◆ **Exercise goal**:
The data must be written out once more, precisely as given.
++++++++++
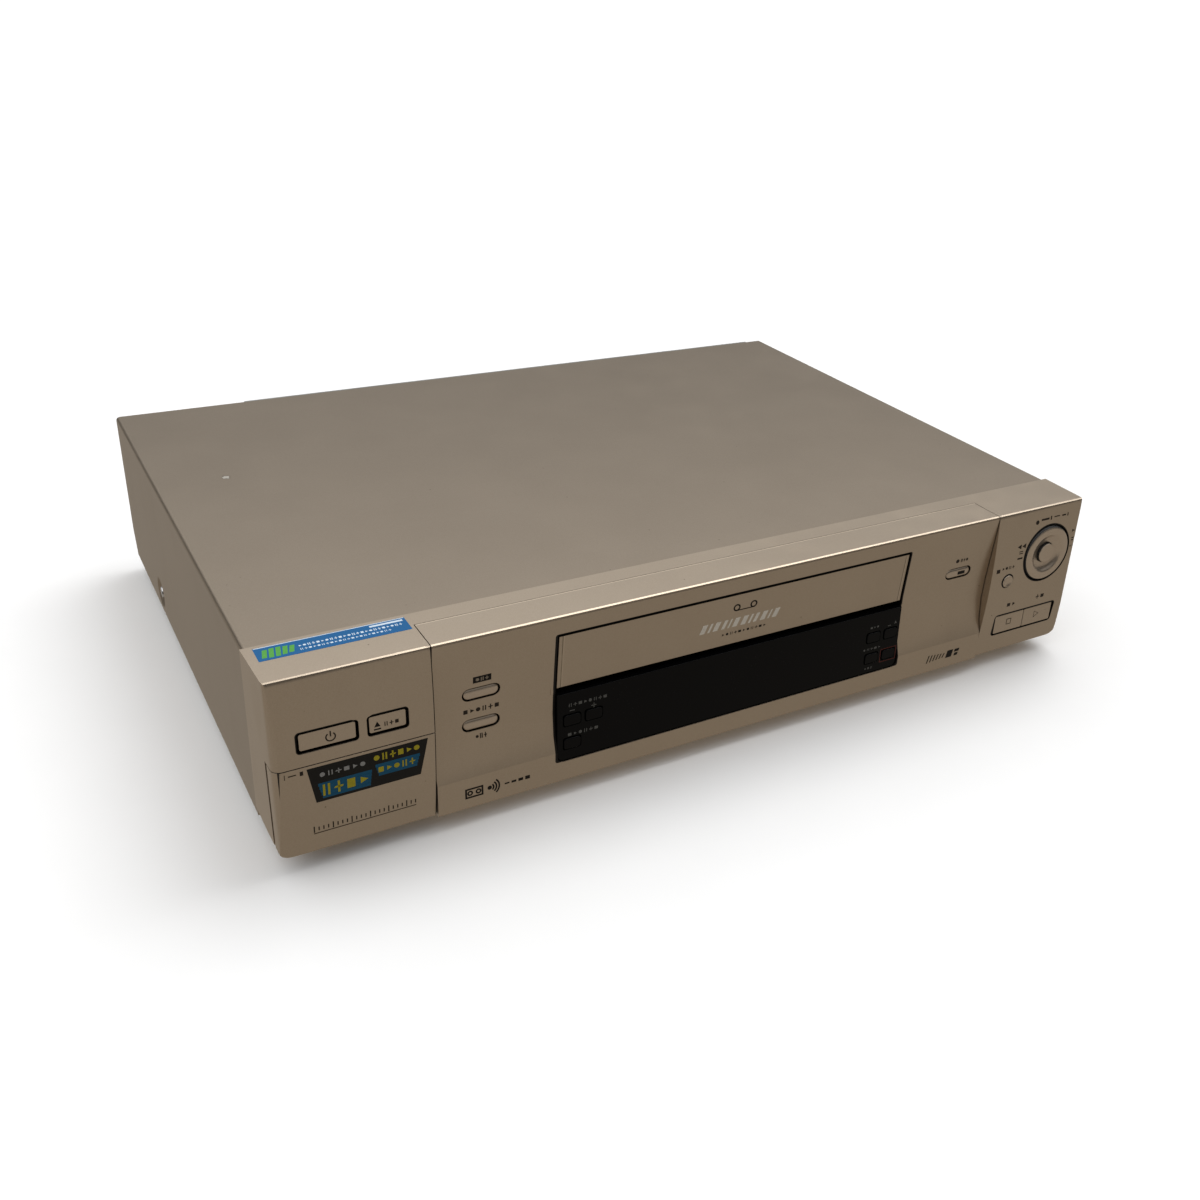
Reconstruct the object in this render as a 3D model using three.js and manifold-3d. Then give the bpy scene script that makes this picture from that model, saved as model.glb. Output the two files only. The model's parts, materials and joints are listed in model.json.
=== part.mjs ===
// A front-loading video cassette recorder: folded steel cover over a moulded front, with its
// cassette flap, drop-down door, keys, shuttle ring, cassette carriage and tape deck.
// Millimetres. X runs to the right seen from the front, Y to the back, Z up.
// Y 0 is the front plane, and Z 0 is the underside of the body until the feet lift it.

import * as THREE from 'three';
import { mergeVertices } from 'three/addons/utils/BufferGeometryUtils.js';
import Module from 'manifold-3d';

const wasm = await Module();
wasm.setup();

// Driving sizes

const cassette = { width: 188, height: 25, floor: 43.9 }; // floor: how high its underside passes the window
const beside = { left: 121.3, right: 117.5, above: 14.1 }; // the body beside the window, over the cassette
const seat = 0.3; // clearance between pieces that touch
const run = 0.4; // clearance round what moves
const overrun = 3; // how far a cutting tool reaches past the material

const foot = { height: 9, radius: 12, rim: 1.6, studRadius: 2.6, studLength: 5, inset: 34, setback: 26 };

// Front mouldings

const front = {
  wall: 2.2, bulge: 2.4, lowRecede: 1.8, topRadius: 1.2, cornerRadius: 6, edgeRadius: 4, taper: 1,
  depthTop: 28.7, depthLow: 33.7, leftPanel: 66.1, rightPanel: 61.1, seam: 0.4,
};
const fascia = { depth: 19.3, recess: 3.3, lip: 15.2, riseShare: 1.2, returnShare: 4 };
const slot = { sideRoom: 1.6, low: 9.7, topWall: 8.7, cornerRadius: 3, throatWall: 2.2, throatGap: 0.7 };
const tongue = { wall: 1.5, back: 39, front: 25, inset: 6 };

// Flap, lens and door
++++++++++
◆ **The completed task**:
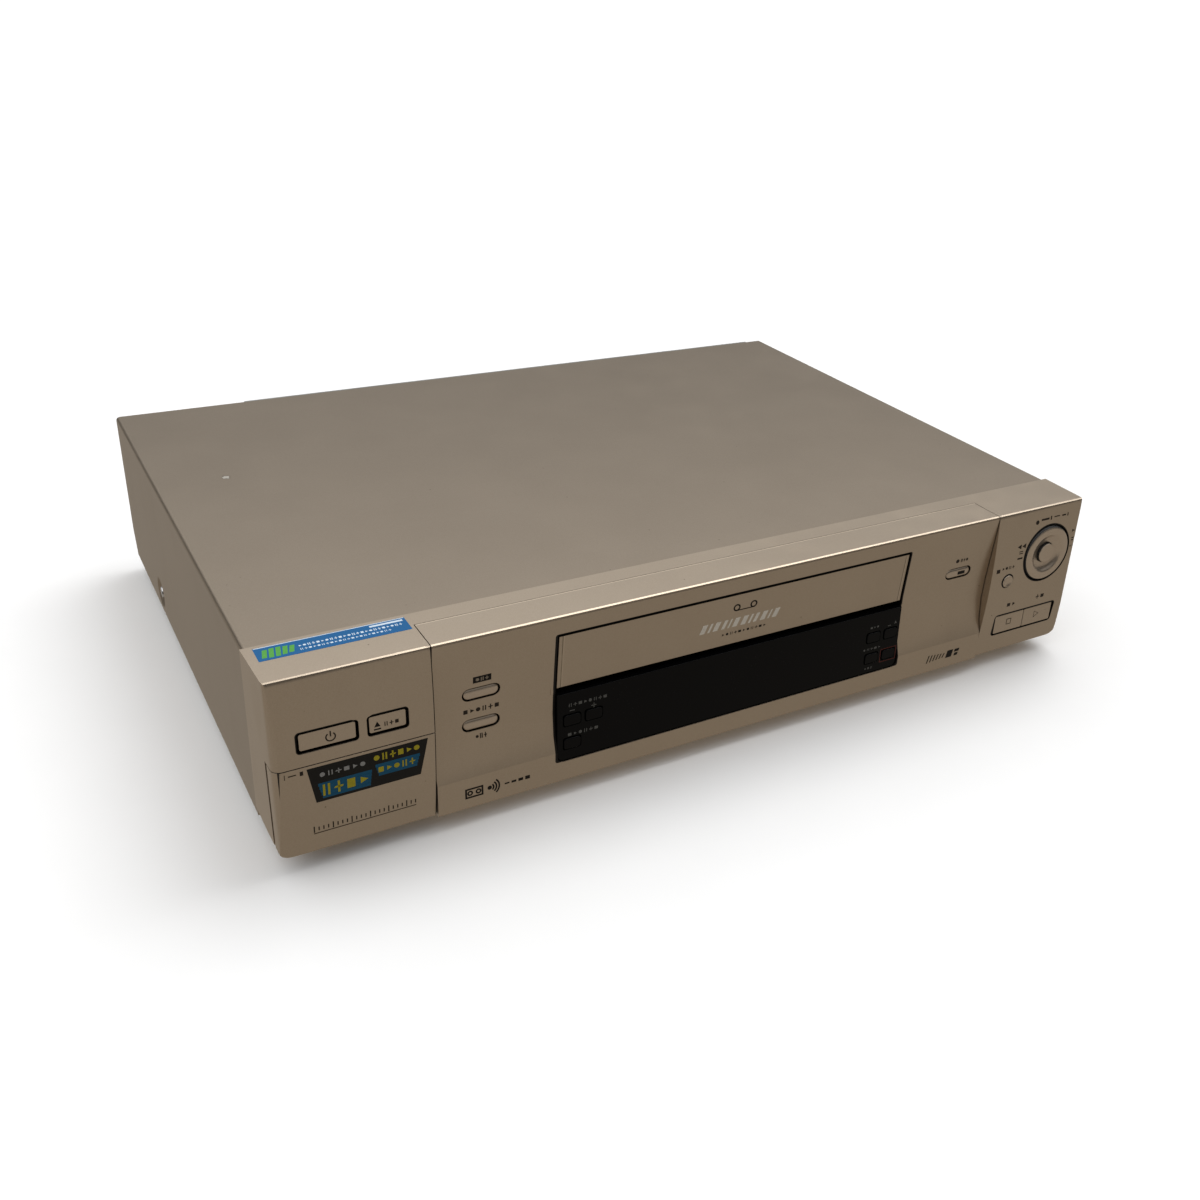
Reconstruct the object in this render as a 3D model using three.js and manifold-3d. Then give the bpy scene script that makes this picture from that model, saved as model.glb. Output the two files only. The model's parts, materials and joints are listed in model.json.
=== part.mjs ===
// A front-loading video cassette recorder: folded steel cover over a moulded front, with its
// cassette flap, drop-down door, keys, shuttle ring, cassette carriage and tape deck.
// Millimetres. X runs to the right seen from the front, Y to the back, Z up.
// Y 0 is the front plane, and Z 0 is the underside of the body until the feet lift it.

import * as THREE from 'three';
import { mergeVertices } from 'three/addons/utils/BufferGeometryUtils.js';
import Module from 'manifold-3d';

const wasm = await Module();
wasm.setup();

// Driving sizes

const cassette = { width: 188, height: 25, floor: 43.9 }; // floor: how high its underside passes the window
const beside = { left: 121.3, right: 117.5, above: 14.1 }; // the body beside the window, over the cassette
const seat = 0.3; // clearance between pieces that touch
const run = 0.4; // clearance round what moves
const overrun = 3; // how far a cutting tool reaches past the material

const foot = { height: 9, radius: 12, rim: 1.6, studRadius: 2.6, studLength: 5, inset: 34, setback: 26 };

// Front mouldings

const front = {
  wall: 2.2, bulge: 2.4, lowRecede: 1.8, topRadius: 1.2, cornerRadius: 6, edgeRadius: 4, taper: 1,
  depthTop: 28.7, depthLow: 33.7, leftPanel: 66.1, rightPanel: 61.1, seam: 0.4,
};
const fascia = { depth: 19.3, recess: 3.3, lip: 15.2, riseShare: 1.2, returnShare: 4 };
const slot = { sideRoom: 1.6, low: 9.7, topWall: 8.7, cornerRadius: 3, throatWall: 2.2, throatGap: 0.7 };
const tongue = { wall: 1.5, back: 39, front: 25, inset: 6 };

// Flap, lens and door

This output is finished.